Quote only the lines from the top of the listing below down to and including the line with "return colours_along(share, [((place".

============

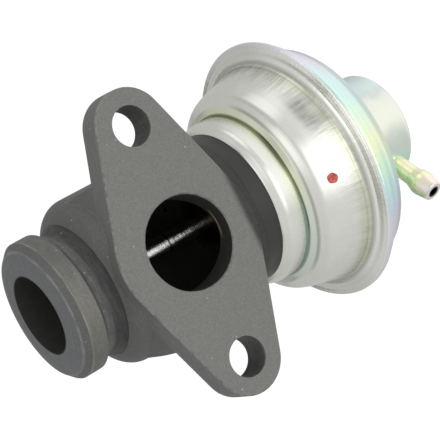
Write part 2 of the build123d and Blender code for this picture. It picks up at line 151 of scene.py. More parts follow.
def vector_of(x, y, z):
    return add(tree_of(x, y, z), "ShaderNodeCombineXYZ", {0: x, 1: y, 2: z}).outputs[0]


def parts_of(vector):
    return tuple(add(tree_of(vector), "ShaderNodeSeparateXYZ", {0: vector}).outputs)


def mixed(share, first, second, how="MIX"):
    """Colour first, with that share of colour second laid over it."""
    ends = [end if isinstance(end, bpy.types.NodeSocket) else (*end, 1.0) for end in (first, second)]
    inputs = {0: share, 6: ends[0], 7: ends[1]}
    return add(tree_of(share, *ends), "ShaderNodeMix", inputs, data_type="RGBA", blend_type=how).outputs[2]


def toned(share, colour, factors):
    """The colour, with that share of it multiplied by the factors."""
    return mixed(share, colour, mixed(1.0, colour, factors, "MULTIPLY"))


def colours_along(value, stops):
    """A ramp of colours; stops are (place, (red, green, blue))."""
    node = add(tree_of(value), "ShaderNodeValToRGB", {0: value})
    bands = node.color_ramp.elements
    while len(bands) < len(stops):
        bands.new(0.5)
    for band, (place, colour) in zip(bands, stops):
        band.position = place
        band.color = (*colour, 1.0)
    return node.outputs[0]


def ridges(value, low, high, stops):
    """A line of levels along value, as a ramp of greys from low to high; stops are (place, level)."""
    ends = {"Value": value, "From Min": low, "From Max": high}
    share = add(tree_of(value), "ShaderNodeMapRange", ends).outputs[0]
    return colours_along(share, [((place - low) / (high - low), (level,) * 3) for place, level in stops])


def grain(vector, scale, detail=2.0, roughness=0.5):
    """Even noise from 0 to 1."""
    inputs = {"Vector": vector, "Scale": scale, "Detail": detail, "Roughness": roughness}
    return add(tree_of(vector), "ShaderNodeTexNoise", inputs).outputs[0]


def drawn_out(ways, detail, roughness=0.5):
    """Noise that runs in lines. Its three ways are (value, grains for each unit of that value)."""
    return grain(vector_of(*(times(value, fineness) for value, fineness in ways)), 1.0, detail, roughness)


def in_mm(tree):
    """The surface point in millimetres, measured from the stem's axis."""
    spot = add(tree, "ShaderNodeTexCoord").outputs["Object"]
    inputs = {"Vector": spot, "Location": (0, -stem_height, 0), "Scale": (1000, 1000, 1000)}
    return add(tree, "ShaderNodeMapping", inputs).outputs[0]


def round_the_stem(point):
    """Along the stem, out from it, and the direction round it as two numbers that have no seam."""
    x, y, z = parts_of(point)
    out = maths("MAXIMUM", apart(y, z), 0.01)
    return x, out, maths("DIVIDE", y, out), maths("DIVIDE", z, out)


def worn_edge(tree, width):
    """1 along the sharp edges and 0 away from them; width in metres."""
    rounded = add(tree, "ShaderNodeBevel", {"Radius": width}, samples=4).outputs[0]
    flat = add(tree, "ShaderNodeNewGeometry").outputs["Normal"]
    same = add(tree, "ShaderNodeVectorMath", {0: rounded, 1: flat}, operation="DOT_PRODUCT").outputs["Value"]
    return between(same, 0.97, 0.78)


def raised(height, deep, strength=1.0, soft_edges=None):
    """A relief of that depth in metres, over edges rounded to soft_edges."""
    tree = tree_of(height)
    inputs = {"Strength": strength, "Distance": deep, "Height": height}
    if soft_edges:
        inputs["Normal"] = add(tree, "ShaderNodeBevel", {"Radius": soft_edges}, samples=4).outputs[0]
    return add(tree, "ShaderNodeBump", inputs).outputs[0]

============

> **ANSWER FOR THE TASK**
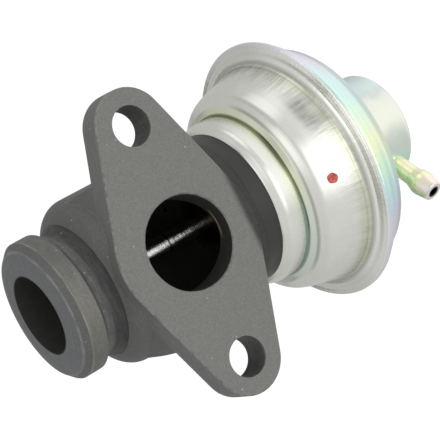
Write part 2 of the build123d and Blender code for this picture. It picks up at line 151 of scene.py. More parts follow.
def vector_of(x, y, z):
    return add(tree_of(x, y, z), "ShaderNodeCombineXYZ", {0: x, 1: y, 2: z}).outputs[0]


def parts_of(vector):
    return tuple(add(tree_of(vector), "ShaderNodeSeparateXYZ", {0: vector}).outputs)


def mixed(share, first, second, how="MIX"):
    """Colour first, with that share of colour second laid over it."""
    ends = [end if isinstance(end, bpy.types.NodeSocket) else (*end, 1.0) for end in (first, second)]
    inputs = {0: share, 6: ends[0], 7: ends[1]}
    return add(tree_of(share, *ends), "ShaderNodeMix", inputs, data_type="RGBA", blend_type=how).outputs[2]


def toned(share, colour, factors):
    """The colour, with that share of it multiplied by the factors."""
    return mixed(share, colour, mixed(1.0, colour, factors, "MULTIPLY"))


def colours_along(value, stops):
    """A ramp of colours; stops are (place, (red, green, blue))."""
    node = add(tree_of(value), "ShaderNodeValToRGB", {0: value})
    bands = node.color_ramp.elements
    while len(bands) < len(stops):
        bands.new(0.5)
    for band, (place, colour) in zip(bands, stops):
        band.position = place
        band.color = (*colour, 1.0)
    return node.outputs[0]


def ridges(value, low, high, stops):
    """A line of levels along value, as a ramp of greys from low to high; stops are (place, level)."""
    ends = {"Value": value, "From Min": low, "From Max": high}
    share = add(tree_of(value), "ShaderNodeMapRange", ends).outputs[0]
    return colours_along(share, [((place - low) / (high - low), (level,) * 3) for place, level in stops])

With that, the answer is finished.